What Will Germany Do?

The overarching decision for Germany’s next chancellor therefore will be where to come down on systemic competition. Should Germany play the transatlantic card and accept a certain amount of tension with China and Russia? Will Germany accept that the golden age of flourishing in the shadow of U.S.-guaranteed security is over and that it will have to play a geopolitical role to make the liberal international order safe for a new era?

The alternative would be to stay the course, with Germany keeping its head down and hoping that the storms are going to pass without hurting its major interests. But in the new environment, such a passive stance is almost impossible. Power politics and hard power have not only returned to global politics, they also increasingly shape European politics.

Not only is the global landscape changing, the regional, European political landscape is changing as well.
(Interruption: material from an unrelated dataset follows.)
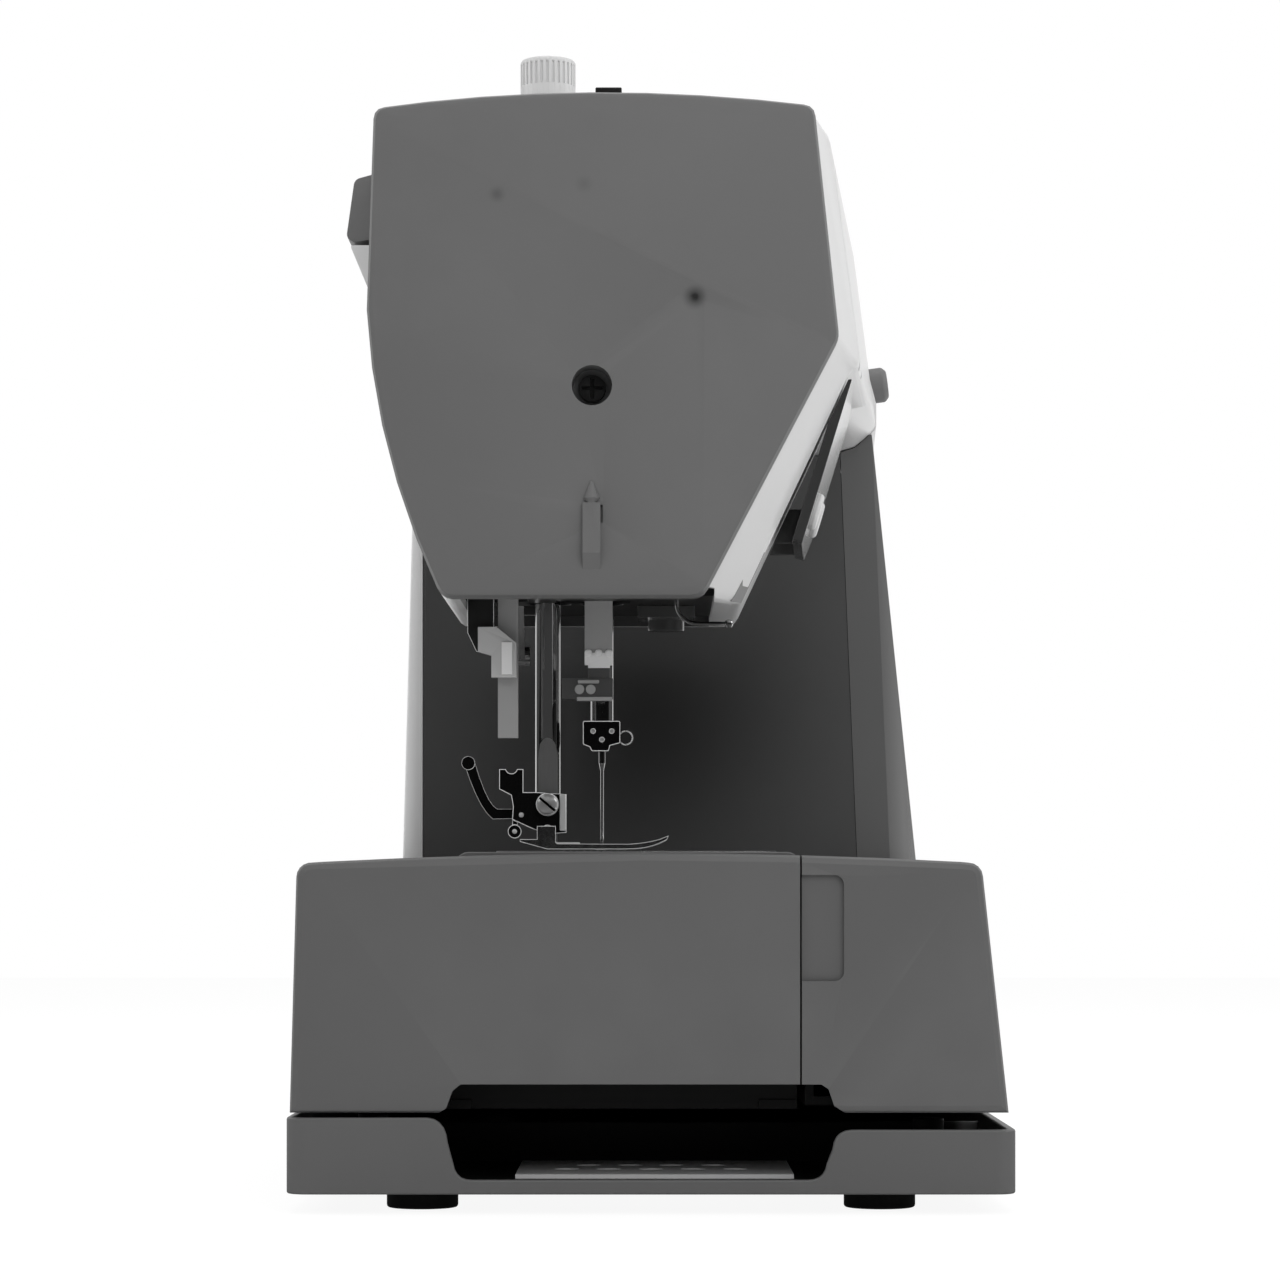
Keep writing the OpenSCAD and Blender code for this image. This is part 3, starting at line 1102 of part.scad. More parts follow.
module tray_lid() color("#646464") difference() {
    union() {
        intersection() {
            difference() {
                tray_form(0);
                along_x(x_left + wall, x_pillar) tray_outline(wall);
                block(x_left + wall, x_pillar, 5 - y_half, y_seam + 1, z_tray - 1, z_tray + wall + 1);
            }
            union() {
                block(x_left - 1, x_left + tray_end - 1, -y_half - 5, y_seam - 0.5, z_tray - 1, bed_z + 1);
                block(x_left - 1, x_pillar, -y_half - 5, box_y1 - 0.2, z_tray - 1, bed_z + 1);
            }
        }
        // thicker wall behind the finger recess
        block(x_left + 1, x_left + wall + 0.4, y_seam - recess_w - 4, y_seam - 0.5, z_tray + 20, z_tray_top - 3);
        // hinge knuckles
        for (x = [x_left + 12, tray_x1 - 24], e = [0.3, 8.3]) difference() {
            union() {
                rod_x(x + e, x + e + 3.4, lid_hinge_y, lid_hinge_z, 6);
                block(x + e, x + e + 3.4, lid_hinge_y - 3.4, lid_hinge_y, lid_hinge_z - 2, lid_hinge_z + 3);
            }
            rod_x(x - 1, x + 20, lid_hinge_y, lid_hinge_z, 3 + 2 * run_gap);
        }
    }
    // finger recess
    along_x(x_left - 1, x_left + 1.6) translate([y_seam - recess_w - 0.5, z_tray_top - 6 - recess_h])
        soft(2.6) square([recess_w + 8, recess_h]);
    // raised lower edge
    along_x(x_left - 1, x_left + wall + 1) polygon([[-30, z_tray - 1], [-30, z_tray + 7.8], [-46.5, z_tray + 7.8],
        [-48.5, z_tray + 6.5], [-50, z_tray + 2], [-53, z_tray], [-54, z_tray - 1]]);
}

// ---- Right side ----

module power_switch() color("#181818") {
    block(x_right - 5, x_right + 0.6, y_power - 10, y_power + 10, 55, 65);
    // pivot of the rocker
    rod_z(x_right - 5, y_power, 55.5, 64.5, 5);
}
module power_inlet() color("#181818") difference() {
    block(x_right - 7, x_right + 0.4, y_power - 14.5, y_power + 14.5, 34.5, 49.5);
    block(x_right - 5, x_right + 1, y_power - 11, y_power + 11, 37, 47);
}

base_pan();
rubber_feet();
bottom_plate();
bed_housing();
free_arm_shell();
needle_plate();
bobbin_cover();
front_cover();
rear_cover();
face_cover();
front_panel();
throat_panel();
button_panel();
display_window();
thread_cutter();
face_screw();
head_plate();
led_lamp();
thread_guide();
top_guide();
spool_pin();
bed_frame();
arm_frame();
shaft_bushes();
timing_belt();
motor_belt();
drive_motor();
control_board();
power_inlet();
handle_pins();
buttonhole_bracket();
accessory_tray();
tray_lid();
handwheel();
main_shaft();
lower_shaft();
motor_pulley();
rotary_hook();
bobbin_case();
bobbin();
feed_dog();
needle_bar();
needle_clamp();
needle();
threader();
presser_bar();
presser_spring();
presser_ankle();
presser_foot();
release_lever();
lifter_lever();
buttonhole_lever();
take_up_lever();
pressure_dial();
tension_dial();
carry_handle();
start_button();
reverse_button();
stitch_dial();
power_switch();
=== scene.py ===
import bpy
import bmesh
import json
import math
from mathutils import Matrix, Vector


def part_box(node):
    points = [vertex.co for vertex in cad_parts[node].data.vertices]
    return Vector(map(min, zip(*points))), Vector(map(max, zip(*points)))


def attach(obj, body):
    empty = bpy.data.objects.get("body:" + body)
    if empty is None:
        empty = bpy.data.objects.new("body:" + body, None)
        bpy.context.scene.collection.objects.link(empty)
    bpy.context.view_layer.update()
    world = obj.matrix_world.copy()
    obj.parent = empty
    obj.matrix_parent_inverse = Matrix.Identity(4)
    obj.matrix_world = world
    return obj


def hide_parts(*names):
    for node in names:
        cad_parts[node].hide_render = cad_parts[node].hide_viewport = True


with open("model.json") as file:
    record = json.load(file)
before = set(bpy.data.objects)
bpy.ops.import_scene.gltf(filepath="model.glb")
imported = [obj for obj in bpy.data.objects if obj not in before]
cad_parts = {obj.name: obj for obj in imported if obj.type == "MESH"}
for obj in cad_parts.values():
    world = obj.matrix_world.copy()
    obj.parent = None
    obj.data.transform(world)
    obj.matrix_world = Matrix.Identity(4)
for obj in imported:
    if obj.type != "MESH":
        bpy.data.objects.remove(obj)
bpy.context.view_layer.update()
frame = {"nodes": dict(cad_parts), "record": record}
nodes = frame["nodes"]
mm = 0.001


def inMetres(*values):
    return tuple(value * mm for value in values)


# the camera looks along the arm at the left end, in metres
view = {
    "distance": 1.05,  # from the left end of the base
    "height": 0.086,
    "lens": 108.2,
    "sensor": 36.0,
    "shiftRight": -0.0086,
    "shiftUp": 0.203,
    "farthest": 20,
}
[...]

The United Kingdom’s decision to chart its own path is only the most visible part. Other countries are acting geopolitically as well—from France’s policies in the EU’s southern neighborhood to Poland investing heavily in its defense and regional projects such as the Three Seas Initiative. Turkey has become a much more active player in its region, partly in response to Russia’s new activism there.

The more the competition heats up, the more the space for Germany’s post-Cold War approach is shrinking. Keeping everyone guessing where the country stands is a game Merkel mastered. Yet, as the tensions over Nord Stream 2 and Huawei have demonstrated, muddling through will put Germany increasingly on a collision course with its friends and allies. And, worse, it risks weakening the liberal-democratic order on which Germany relies.

Germany needs a bolder vision as the holiday from geopolitics is over and it is not anymore embedded in a U.S.-guaranteed world order that allows it to put its business interests first. To continue its success story, Germany’s best option is to become a co-shaper of order itself—together with its main partners in Europe, North America, and Asia.